First is harvesting. Try harvesting them earlier in the day. Then place the eggs high in the tank. My best success is when the eggs are only 1/4" below the water surface. There's more O2 there and the surface agitation closely mimics the parents fanning. Make sure there is absolutely NO light anywhere on the night of hatching. They do best in pitch black in my experience.
Next is lighting. Your lighting is probably fine but I prefer a point source because I believe it makes the shadows look more natural. A 20 watt halogen over each tank would create a more natural look for the rotifers and might make them easier targets.
Last suggestion is the Artemia. IMO day 3 it too early. If they grab an Artemia and have to fight with it for a while to eat it then they have expended more energy than they need to. I would wait for day 5 to start Artemia. For the first few days I would only use freshly hatched Artemia, nothing older than 24 hours. Newly hatched Artemia larve are not nutritionally complete but at that age the larvae will also be eating Rotifers.
Also for the Artemia, only use the "Premium" or "Gold" , whatever is the highest quality of eggs. The lower quality eggs are lower in nutrients and higher in contaminants.
They also need some waterflow for exercise.
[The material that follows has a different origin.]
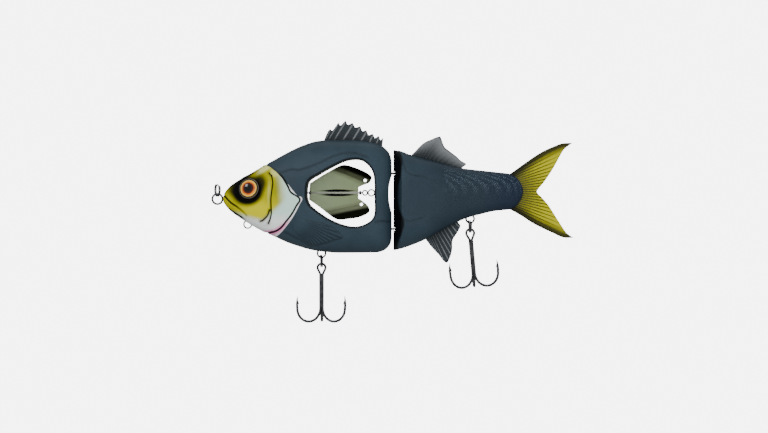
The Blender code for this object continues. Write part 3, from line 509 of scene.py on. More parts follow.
def frontPaintValues(mesh):
    x, z = placesOf(mesh)
    setValues(mesh, "plate", signedTo(gillPlate, x, z))
    setValues(mesh, "strip", np.maximum(signedTo(lowerStrip, x, z), signedTo(upperStrip, x, z)))
    # The rim value carries the painted shade in the window's rim.
    setValues(mesh, "rim", np.abs(signedTo(window, x, z)))
    # The line value carries the painted shade in the creases.
    creases = (windowCrease, bellyCrease, shoulderCrease)
    for name, lines in (("cheek", cheekLines), ("mouth", mouthLines), ("line", creases)):
        setValues(mesh, name, np.minimum.reduce([distanceTo(line, x, z) for line in lines]))
    # The fan value carries painted shade round the pectoral fin's edge and between its rays.
    inside, rays, reach = pectoralRays(x, z)
    outline = 0.4 * fade(np.abs(inside), 0.6, 0.1) * fade(x, 46, 54)
    rayGapShade = fade(inside, -0.1, 0.6) * (1 - rays) * fade(reach, 4, 11) * 0.5
    setValues(mesh, "fan", np.maximum(rayGapShade, outline))


def rearPaintValues(mesh):
    x, z = placesOf(mesh)
    # Painted shade on the slanted faces of the wedge nose.
    setValues(mesh, "noseBandShade", smoothLine(noseBand[::-1][:, [1, 0]], z) - x)
    # Painted shade in the rear body's creases.
    setValues(mesh, "crease", np.minimum(distanceTo(rearUpper, x, z), distanceTo(rearLower, x, z)))


# Body paint.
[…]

My best results are with a circular pan with constant circular water flow where the Larvae need to swim constantly on the edges but can rest in the middle if need be.
 

teresaq

Active Member
i dont want to interup your thread, but Bang, have you ever used
Decapsulated Artemia Cysts GSL strain

This is what i hatch for my baby seahorses. No shells.
T
 

bang guy

Moderator
I have decapsulated Artemia on my own just using bleach. It's convenient in that the hatch rate is a lot higher and there are no shells.